Below are some records. Reproduce them exactly from their first line through the line with "return vertices, quads(number, []).tolist()", inclusive.

Data rows:
## start
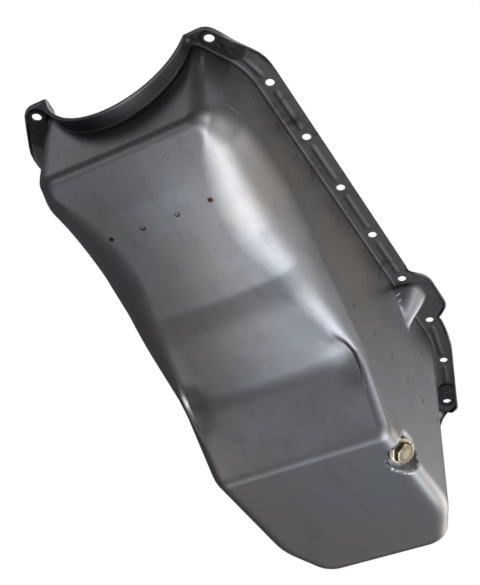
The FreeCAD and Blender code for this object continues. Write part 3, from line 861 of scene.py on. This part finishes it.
def room_form(room):
    """Closed form of the room inside the shell: a grid of its inner surface with a fan
    over the top."""
    columns, rows = room.shape[:2]
    number = numbered(columns, rows)
    vertices = np.concatenate([room.reshape(-1, 3), room[:, 0].mean(0)[None]])
    ring = np.stack([np.roll(number[:, 0], -1), number[:, 0], np.full(columns, columns * rows)], -1)
    return vertices, quads(number, []).tolist() + ring.tolist()


def numbered(columns, rows, first=0):
    """Vertex numbers of a grid whose two sides share their points on the centre line."""
    number = first + np.arange(columns * rows).reshape(columns, rows)
    far = np.arange(columns // 2 + 1, columns)
    number[far, -1] = number[columns - far, -1]
    return number


def quads(number, left_out):
    """Faces of a grid that closes along its first axis, without the cells left out."""
    nxt = np.roll(number, -1, 0)
    cells = np.stack([number[:, :-1], number[:, 1:], nxt[:, 1:], nxt[:, :-1]], -1)
    keep = np.ones(cells.shape[:2], bool)
    if left_out:
        i, j = np.array(left_out).T
        keep[i, j] = False
    return cells[keep]


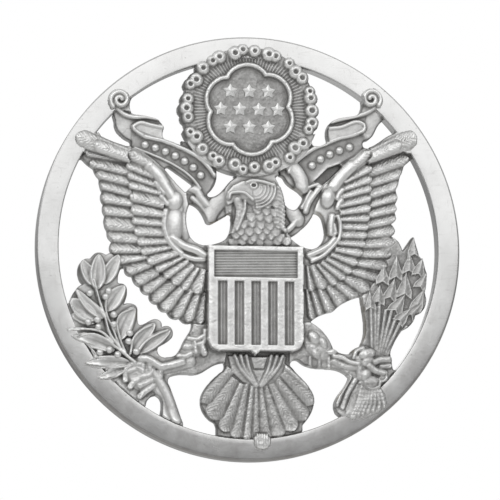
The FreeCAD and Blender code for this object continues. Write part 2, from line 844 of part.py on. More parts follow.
def lobed_outline(inset=0.0):
    """A cloud-like outline round the field: an arc for each lobe, from cusp to cusp."""
    centre = size("glory_centre_z")
    cusp_radius, lobe_radius = size("cusp_radius") - inset, size("lobe_radius") - inset
    step = 360 / GLORY_LOBES

    def point(radius, angle):
        return (radius * math.cos(math.radians(angle)), centre + radius * math.sin(math.radians(angle)))

    outline = [[point(cusp_radius, FIRST_CUSP_ANGLE)]]
    for lobe in range(GLORY_LOBES):
        middle = FIRST_CUSP_ANGLE + (lobe + 0.5) * step
        outline.append([point(lobe_radius, middle), point(cusp_radius, middle + step / 2)])
    return outline


def make_glory(rim):
    """The glory: a ring of cloud, a ring of rays, a lobed cord and a sunk field."""
    blank = make_blank("glory_disc", "high_depth", glory_outline())
    rays = make_body("ray_hollow")
    sketch = make_sketch(rays, level="glory_ray_floor")
    draw_outline(sketch, glory_outline(shrink=size("cloud_width")))
    draw_outline(sketch, lobed_outline())
    pad(rays, sketch, "Sizes.high_depth")
    field = make_body("field_hollow")
    sketch = make_sketch(field, level="glory_field_floor")
    draw_outline(sketch, lobed_outline(inset=size("cord_width")))
    pad(field, sketch, "Sizes.high_depth")
    tool = combine("MultiFuse", "glory_hollows", Shapes=[rim, rays, field])
    name_node(combine("Cut", "glory_disc", Base=blank, Tool=tool), "glory_disc")
    return blank


def star_outline(x, z):
    outer = size("star_radius")
    inner = STAR_INNER_SHARE * outer
    corners = []
    for corner in range(2 * STAR_POINTS):
        radius = inner if corner % 2 else outer
        angle = math.radians(90 + 180 / STAR_POINTS * corner)
        corners.append([(x + radius * math.cos(angle), z + radius * math.sin(angle))])
    return corners


def make_stars():
    """Ten small stars in rows of three, four and three, standing on the glory's field."""
    body = make_body("glory_stars")
    body.AllowCompound = True
    sketch = make_sketch(body, level="glory_field_floor")
    for height, count in STAR_ROWS.items():
        for number in range(count):
            x = (number - (count - 1) / 2) * STAR_PITCH
            draw_outline(sketch, star_outline(x, size("glory_centre_z") + height))
    pad(body, sketch, "Sizes.star_depth")
    name_node(body, "glory_stars")


def box_outline(left, right, low, high):
    return [[(left, low)], [(right, low)], [(right, high)], [(left, high)]]


def make_shield():
    """The shield: a raised border, a sunk upper panel and upright stripes cut below it."""
    blank = make_blank("shield", "shield_depth", shield_outline())
    side_border = size("shield_side_border")
    left, right = size("shield_left") + side_border, size("shield_right") - side_border
    top = size("shield_top") - size("shield_top_border")
    foot = size("shield_foot") + size("shield_foot_border")
    crossbar = size("crossbar_top")
    hollow = make_body("shield_hollows")
    hollow.AllowCompound = True
    sketch = make_sketch(hollow, level="shield_floor")
    draw_outline(sketch, box_outline(left, right, crossbar, top))
    pitch = (right - left) / STRIPE_COUNT
    for stripe in range(STRIPE_COUNT):
        start, end = left + (stripe + STRIPE_START) * pitch, left + (stripe + STRIPE_END) * pitch
        draw_outline(sketch, box_outline(start, end, foot, crossbar - size("crossbar_height")))
    pad(hollow, sketch, "Sizes.shield_depth")
    name_node(combine("Cut", "shield", Base=blank, Tool=hollow), "shield")
    return blank


def make_berries():
    """The berries, each a small round stud from the back to above the leaves."""
    body = make_body("branch_berries")
    body.AllowCompound = True
    sketch = make_sketch(body)
    for x, z in BERRIES:
        draw_circle(sketch, x, z, "Sizes.berry_radius")
    pad(body, sketch, "Sizes.high_depth")
    name_node(body, "branch_berries")
    return body


def touches(blank, other):
    return blank.Shape.BoundBox.intersect(other.Shape.BoundBox)


def make_figures(rim, piercings, waste):
    """Trims every figure by the piercings, by the rim and by the figures that lie over it."""
    before = [make_glory(rim), make_shield(), make_berries()]
    for name, (depth, strokes) in FIGURES.items():
        blank = make_blank(name, depth, strokes)
        doc.recompute()
        over = [other for other in before if touches(blank, other)]
        edges = [piercings, rim] if name in OVER_RIM else [waste]
        if name == "ribbon_right":
            over.append(make_ribbon_hollow())
        trimmings = combine("MultiFuse", f"{name}_trimmings", Shapes=edges + over)
        name_node(combine("Cut", name, Base=blank, Tool=trimmings), name)
        before.append(blank)


def make_ribbon_hollow():
    body = make_body("ribbon_hollow")
    sketch = make_sketch(body, level="ribbon_hollow_floor")
    draw_outline(sketch, RIBBON_HOLLOW)
    pad(body, sketch, "Sizes.middle_depth")
    return body


def make_post():
    """The screw post with its round foot, soldered to the flat behind the shield."""
    body = make_body("screw_post")
    foot, shank = size("post_foot_radius"), size("post_shank_radius")
    height, length, bevel = size("post_foot_height"), size("post_length"), size("post_end_chamfer")
    revolve(body, [
        (0, 0), (foot, 0), (foot, height), (shank, height), (shank, length - bevel),
        (shank - bevel, length), (0, length),
    ])
    place(body, "Sizes.post_x", "Sizes.post_z")
    name_node(body, "screw_post")


def make_pins():
    """Two pointed pins that keep the badge from turning on the cap."""
    radius, length, point = size("pin_radius"), size("pin_length"), size("pin_point")
    tip = size("pin_tip_radius")
    for name, side in (("locating_pin_left", -1), ("locating_pin_right", 1)):
        body = make_body(name)
        revolve(body, [(0, 0), (radius, 0), (radius, length - point), (tip, length), (0, length)])
        place(body, f"{side} * Sizes.pin_spacing / 2", "Sizes.pin_z")
        name_node(body, name)


def make_keeper():
    """The flat washer between the cap's cloth and the nut."""
    body = make_body("keeper_washer")
    near = size("keeper_front")
    far = near + size("keeper_thickness")
    bore, edge = size("keeper_bore_radius"), size("keeper_radius")
    revolve(body, [(bore, near), (edge, near), (edge, far), (bore, far)])
    place(body, "Sizes.post_x", "Sizes.post_z")
    name_node(body, "keeper_washer")


def make_nut():
    """The clamp nut: a round nut with a notched edge and a low boss behind it."""
    body = make_body("clamp_nut")
    near = size("keeper_front") + size("keeper_thickness")
    shoulder = near + size("nut_height") - size("nut_boss_height")
    back = near + size("nut_height")
    bore, boss, edge = size("nut_bore_radius"), size("nut_boss_radius"), size("nut_radius")
    revolve(body, [
        (bore, near), (edge, near), (edge, shoulder), (boss, shoulder), (boss, back), (bore, back),
    ])
    doc.recompute()
    sketch = make_sketch(body)
    draw_circle(sketch, edge + size("nut_notch_offset"), 0, "Sizes.nut_notch_radius")
    notch = body.newObject("PartDesign::Pocket", "Pocket")
    notch.Profile = sketch
    notch.Midplane = True
    bind(notch, "Length", "4 * Sizes.nut_height + 4 * Sizes.keeper_front")
    pattern = body.newObject("PartDesign::PolarPattern", "PolarPattern")
    pattern.Originals = [notch]
    pattern.Axis = (sketch, ["N_Axis"])
    pattern.Angle = 360
    bind(pattern, "Occurrences", "Sizes.nut_notch_count")
    body.Tip = pattern
    place(body, "Sizes.post_x", "Sizes.post_z")
    name_node(body, "clamp_nut")


def main():
    rim = make_rim()
    piercings, waste = make_waste()
    make_figures(rim, piercings, waste)
    make_stars()
    make_post()
    make_pins()
    make_keeper()
    make_nut()
    doc.recompute()
    for thing in doc.Objects:
        if "Invalid" in thing.State or "Error" in thing.State:
            raise RuntimeError(f"{thing.Label} failed: {thing.State}")
    os.makedirs("parts", exist_ok=True)
    for node in nodes:
        shape = node.Shape
        if shape.isNull() or not shape.isValid():
            raise RuntimeError(f"{node.Label} has no valid shape")
        shape.exportStep(f"parts/{node.Label}.step")
        print(f"{node.Label}: {len(shape.Solids)} solids, {shape.Volume:.2f} mm3")


main()
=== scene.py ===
import json
import math

import bmesh
import bpy
import numpy as np
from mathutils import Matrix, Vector


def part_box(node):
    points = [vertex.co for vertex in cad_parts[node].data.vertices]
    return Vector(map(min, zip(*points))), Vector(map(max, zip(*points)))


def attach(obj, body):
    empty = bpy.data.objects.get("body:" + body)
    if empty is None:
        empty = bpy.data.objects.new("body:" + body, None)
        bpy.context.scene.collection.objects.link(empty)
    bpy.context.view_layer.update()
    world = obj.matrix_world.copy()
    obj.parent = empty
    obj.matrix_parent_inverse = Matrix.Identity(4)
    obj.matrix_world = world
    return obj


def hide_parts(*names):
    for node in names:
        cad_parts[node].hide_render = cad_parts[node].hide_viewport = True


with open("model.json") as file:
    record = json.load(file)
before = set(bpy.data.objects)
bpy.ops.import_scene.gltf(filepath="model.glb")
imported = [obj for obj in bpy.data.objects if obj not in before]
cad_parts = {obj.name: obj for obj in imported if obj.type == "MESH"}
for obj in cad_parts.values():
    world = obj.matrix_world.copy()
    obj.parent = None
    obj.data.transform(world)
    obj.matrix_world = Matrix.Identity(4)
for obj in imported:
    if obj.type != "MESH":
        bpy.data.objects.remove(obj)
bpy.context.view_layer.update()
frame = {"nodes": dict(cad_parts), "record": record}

# The front's relief is one height field over the badge, in millimetres in front of the flat back.
# It is painted feature by feature, low ones first, and then cut into the CAD's figures.

MM = 0.001
STEP = 0.05
ROOT_BODY = "badge"
FRONT_SLOT = "oxidised_silver"

slots = {part["node"]: part["material_slot"] for part in frame["record"]["subparts"]}
figures = [node for node, slot in slots.items() if slot == FRONT_SLOT]
studs = ["branch_berries", "glory_stars"]
ring_low, ring_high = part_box("rim_ring")
RIM_RADIUS = ring_high.x / MM
RIM_DEPTH = -ring_low.y / MM


# ---------------------------------------------------------------- the lattice

def triangles(node):
    """The node's triangles in millimetres, as an array of (triangle, corner, xyz)."""
    mesh = frame["nodes"][node].data
    mesh.calc_loop_triangles()
    points = np.array([v.co for v in mesh.vertices]) / MM
    return points[np.array([t.vertices for t in mesh.loop_triangles])]


def solid_centres(node):
    """The (x, z) middles of a node's separate solids, left to right."""
    faces = triangles(node)
    _, corners = np.unique(np.round(faces.reshape(-1, 3), 3), axis=0, return_inverse=True)
    corners = corners.reshape(-1, 3)
    group, before = np.arange(corners.max() + 1), None
    while not np.array_equal(group, before):
        before = group.copy()
        low = group[corners].min(axis=1)
        for column in corners.T:
            np.minimum.at(group, column, low)
    solids = group[corners[:, 0]]
    centres = []
    for solid in np.unique(solids):
        points = faces[solids == solid].reshape(-1, 3)
        middle = (points.min(axis=0) + points.max(axis=0)) / 2
        centres.append((middle[0], middle[2]))
    return sorted(centres)


ring_points = triangles("rim_ring").reshape(-1, 3)
RIM_BORE = np.hypot(ring_points[:, 0], ring_points[:, 2]).min()
HALF = math.ceil(RIM_RADIUS) + 0.5
CELLS = round(2 * HALF / STEP)
EMPTY = -1


def paint_labels():
    """Which figure each cell of the lattice belongs to, from the triangles that face the front."""
    label = np.full((CELLS, CELLS), EMPTY)
    for number, node in enumerate(figures):
        faces = triangles(node)
        normal = np.cross(faces[:, 1] - faces[:, 0], faces[:, 2] - faces[:, 0])
        length = np.linalg.norm(normal, axis=1) + 1e-12
        for corners in faces[normal[:, 1] / length < -0.5]:
            fill_triangle(label, corners[:, [0, 2]], number)
    return label


def fill_triangle(label, corners, number):
    """Gives the cells whose middles lie in a triangle to a figure."""
    cell = (corners + HALF) / STEP
    low = np.maximum(np.floor(cell.min(axis=0) - 1).astype(int), 0)
    high = np.minimum(np.ceil(cell.max(axis=0) + 1).astype(int), CELLS)
    x, z = np.meshgrid(np.arange(low[0], high[0]) + 0.5, np.arange(low[1], high[1]) + 0.5)
    a, b, c = cell
    double = (b[0] - a[0]) * (c[1] - a[1]) - (c[0] - a[0]) * (b[1] - a[1])
    if abs(double) < 1e-9:
        return
    u = ((x - a[0]) * (c[1] - a[1]) - (c[0] - a[0]) * (z - a[1])) / double
    v = ((b[0] - a[0]) * (z - a[1]) - (x - a[0]) * (b[1] - a[1])) / double
    inside = (u >= -0.001) & (v >= -0.001) & (u + v <= 1.001)
    label[low[1]:high[1], low[0]:high[0]][inside] = number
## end
Solved problem:
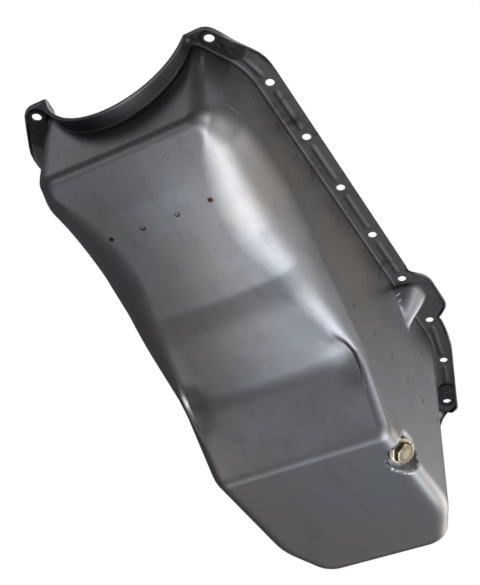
The FreeCAD and Blender code for this object continues. Write part 3, from line 861 of scene.py on. This part finishes it.
def room_form(room):
    """Closed form of the room inside the shell: a grid of its inner surface with a fan
    over the top."""
    columns, rows = room.shape[:2]
    number = numbered(columns, rows)
    vertices = np.concatenate([room.reshape(-1, 3), room[:, 0].mean(0)[None]])
    ring = np.stack([np.roll(number[:, 0], -1), number[:, 0], np.full(columns, columns * rows)], -1)
    return vertices, quads(number, []).tolist() + ring.tolist()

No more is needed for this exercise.